__DO THIS__.
Write out only the span of lines that begins at the line with "forms = build_deck_forms()" and ends at the line with "if empty is". Keep both end lines, word for word.
** START OF GIVEN MATERIAL **
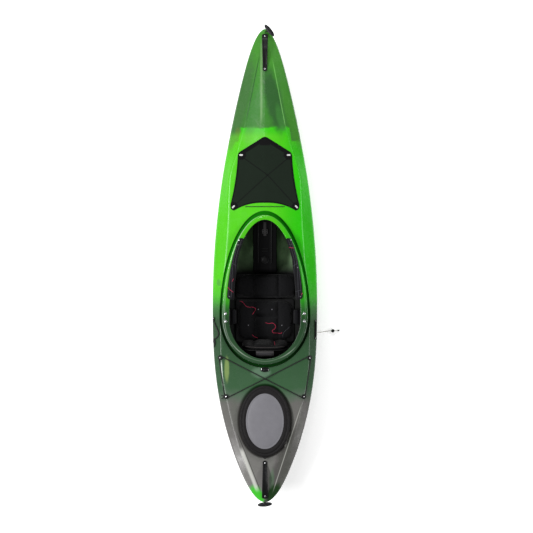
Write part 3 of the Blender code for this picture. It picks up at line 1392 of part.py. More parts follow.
def main():
    clear_scene()
    green = make_material("moulded_green", (0.05, 0.45, 0.03), 0.38)
    black = make_material("black_plastic", (0.012, 0.012, 0.014), 0.45)
    grey = make_material("grey_panel", (0.23, 0.22, 0.24), 0.45)
    rubber = make_material("hatch_rubber", (0.035, 0.033, 0.034), 0.70)
    fabric = make_material("seat_fabric", (0.008, 0.008, 0.010), 0.90)
    mesh_cloth = make_material("cover_cloth", (0.012, 0.020, 0.012), 0.85)
    bungee = make_material("black_cord", (0.010, 0.010, 0.011), 0.75)
    pale = make_material("pale_cord", (0.48, 0.46, 0.41), 0.70)
    steel = make_material("stainless", (0.62, 0.61, 0.60), 0.30, 1.0)
    foam = make_material("grey_foam", (0.06, 0.06, 0.065), 0.95)
    webbing = make_material("grey_webbing", (0.09, 0.09, 0.095), 0.85)
    white = make_material("white_plastic", (0.70, 0.70, 0.68), 0.50)

    forms = build_deck_forms()
    build_shell(green)
    build_coaming(green, forms)
    build_hatch_neck(green, forms)
    build_bulkhead(foam, forms)
    build_seat_pan(black)
    build_seat_pads(black, fabric)
    build_backrest(black, fabric, webbing)
    build_hip_pads(fabric)
    build_rim_bolts(steel)
    build_thigh_braces(black, fabric)
    build_foot_braces(steel, black, forms)
    build_pillar(black, forms)
    build_deck_cover(mesh_cloth, bungee, white, forms)
    build_handle("bow_handle", *BOW_HANDLE_YS, black, forms)
    build_handle("stern_handle", *STERN_HANDLE_YS, black, forms)
    build_handle_screws(steel)
    build_grips(black, bungee)
    build_bungee(bungee, black, forms)
    build_security_loop(black, forms)
    build_hatch(rubber, grey)
    build_skeg(black, steel, forms)
    build_skeg_tube(black, black, forms)
    build_skeg_cord(pale, black)
    build_paddle_keeper(black, bungee, forms)


main()
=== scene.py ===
"""The looks of a crossover kayak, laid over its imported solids.

Lengths are metres in the solids' own frame: the bow along +Y, the deck up, the keel's flat on z = 0.
"""

import math

import bmesh
import bpy
from mathutils import Matrix, Vector, noise
from mathutils.bvhtree import BVHTree


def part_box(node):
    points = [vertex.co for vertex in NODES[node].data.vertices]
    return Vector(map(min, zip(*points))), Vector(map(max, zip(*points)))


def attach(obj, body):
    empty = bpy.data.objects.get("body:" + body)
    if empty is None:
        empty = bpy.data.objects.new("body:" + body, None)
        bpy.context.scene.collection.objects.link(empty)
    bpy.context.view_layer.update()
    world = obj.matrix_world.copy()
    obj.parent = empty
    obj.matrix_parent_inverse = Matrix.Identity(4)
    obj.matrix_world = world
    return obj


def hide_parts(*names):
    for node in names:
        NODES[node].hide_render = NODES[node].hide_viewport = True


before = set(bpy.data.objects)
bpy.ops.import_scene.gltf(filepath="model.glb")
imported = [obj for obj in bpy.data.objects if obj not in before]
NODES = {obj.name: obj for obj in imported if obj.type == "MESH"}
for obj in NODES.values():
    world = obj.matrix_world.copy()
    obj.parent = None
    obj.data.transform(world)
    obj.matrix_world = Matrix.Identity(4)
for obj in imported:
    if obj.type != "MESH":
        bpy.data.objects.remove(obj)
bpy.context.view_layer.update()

# Camera: straight above, bow up
CAMERA_PLACE = (0.0122, -0.0038, 14.30)
CAMERA_LENS = 123.6

# Hull form
HULL_LENGTH = 3.622
HULL_BEAM = 0.804
HULL_WALL = 0.005
WIDEST_Y = -0.290
BOW_FULLNESS = (2.0, 0.895, 0.28, 4.0)
STERN_FULLNESS = (2.6, 0.86, 0.25, 5.0)
GUNWALE_HEIGHT = 0.235
BOW_SHEER_RISE = 0.085
STERN_SHEER_RISE = 0.045
KEEL_FLAT_FRONT = 0.80
KEEL_FLAT_BACK = -0.84
KEEL_FLAT_HALF = 0.130
BOW_ROCKER = 0.085
STERN_ROCKER = 0.060
STEM_SWEEP = 0.24
STERN_SWEEP = 0.19
CHINE_HEIGHT = 0.055
GUNWALE_ROUNDING = 0.28
RIDGE_ROUNDING = 0.10
CHINE_SHARE_MIDDLE = 0.80
CHINE_SHARE_END = 0.45

# Deck lines: share of the half length from midships, then centre height, ridge half-width, ridge height
DECK_LINES = (
    (-1.00, 0.272, 0.000, 0.270),
    (-0.95, 0.292, 0.045, 0.288),
    (-0.80, 0.302, 0.170, 0.292),
    (-0.60, 0.310, 0.275, 0.299),
    (-0.40, 0.316, 0.335, 0.305),
    (-0.18, 0.330, 0.342, 0.315),
    (0.03, 0.345, 0.300, 0.325),
    (0.20, 0.362, 0.281, 0.334),
    (0.36, 0.366, 0.272, 0.337),
    (0.49, 0.362, 0.205, 0.343),
    (0.62, 0.358, 0.140, 0.347),
    (0.90, 0.350, 0.045, 0.346),
    (1.00, 0.336, 0.000, 0.334),
)

# Cockpit rim and the trough in the deck round it
COCKPIT = (0.273, 0.750, 0.312, -0.398)
RIM_HEIGHT = 0.356
RIM_SLOPE = 0.045
RIM_WIDTH = 0.054
RIM_NARROWING = (0.018, 0.013)
RISER_OUTER = 0.009
RISER_WALL = 0.005
TROUGH_REACH = (0.020, 0.034, 0.028)

# Hatch and the moat round it
HATCH = (0.195, 0.272, 0.272, -1.185)
HATCH_OPENING = -0.041
MOAT_FLOOR = 0.004
MOAT_EDGE = 0.020
MOAT_DEPTH = 0.006

# Skeg slot
SLOT_HALF = 0.007
SLOT_ENDS = (-1.662, -1.409)

# The skeg's cord, from its fairlead down to the floor and through its bead
CORD_DIAMETER = 0.005
CORD_ROUTE = ((0.3963, -0.5081, 0.2597), (0.4046, -0.5081, 0.2511), (0.4300, -0.5110, 0.1900),
              (0.4400, -0.5140, 0.1000), (0.4530, -0.5130, 0.0220), (0.4760, -0.5100, 0.0035),
              (0.5039, -0.5060, 0.0141), (0.5159, -0.5060, 0.0141), (0.5441, -0.5060, 0.0141),
              (0.5541, -0.5060, 0.0125), (0.5641, -0.5050, 0.0056), (0.5741, -0.5030, 0.0035),
              (0.5851, -0.5000, 0.0035))
CORD_ON_FLOOR = 0.0035
CORD_KNOT_PLACE = (0.5735, -0.5030, 0.0060)
BEAD_PLACE = (0.5300, -0.5060, 0.0141)
BEAD_RADIUS = 0.0135

# The gap that is left between pieces that rest on each other
CLEARANCE = 0.0003


# Curves and numbers

def srgb(red, green, blue):
    """An 8-bit screen colour as linear shader values."""
    linear = []
    for part in (red, green, blue):
        share = part / 255
        linear.append(share / 12.92 if share <= 0.04045 else ((share + 0.055) / 1.055) ** 2.4)
    return (*linear, 1.0)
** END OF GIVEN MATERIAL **
__ANSWER FOR THIS EXERCISE__.
    forms = build_deck_forms()
    build_shell(green)
    build_coaming(green, forms)
    build_hatch_neck(green, forms)
    build_bulkhead(foam, forms)
    build_seat_pan(black)
    build_seat_pads(black, fabric)
    build_backrest(black, fabric, webbing)
    build_hip_pads(fabric)
    build_rim_bolts(steel)
    build_thigh_braces(black, fabric)
    build_foot_braces(steel, black, forms)
    build_pillar(black, forms)
    build_deck_cover(mesh_cloth, bungee, white, forms)
    build_handle("bow_handle", *BOW_HANDLE_YS, black, forms)
    build_handle("stern_handle", *STERN_HANDLE_YS, black, forms)
    build_handle_screws(steel)
    build_grips(black, bungee)
    build_bungee(bungee, black, forms)
    build_security_loop(black, forms)
    build_hatch(rubber, grey)
    build_skeg(black, steel, forms)
    build_skeg_tube(black, black, forms)
    build_skeg_cord(pale, black)
    build_paddle_keeper(black, bungee, forms)


main()
=== scene.py ===
"""The looks of a crossover kayak, laid over its imported solids.

Lengths are metres in the solids' own frame: the bow along +Y, the deck up, the keel's flat on z = 0.
"""

import math

import bmesh
import bpy
from mathutils import Matrix, Vector, noise
from mathutils.bvhtree import BVHTree


def part_box(node):
    points = [vertex.co for vertex in NODES[node].data.vertices]
    return Vector(map(min, zip(*points))), Vector(map(max, zip(*points)))


def attach(obj, body):
    empty = bpy.data.objects.get("body:" + body)
    if empty is None:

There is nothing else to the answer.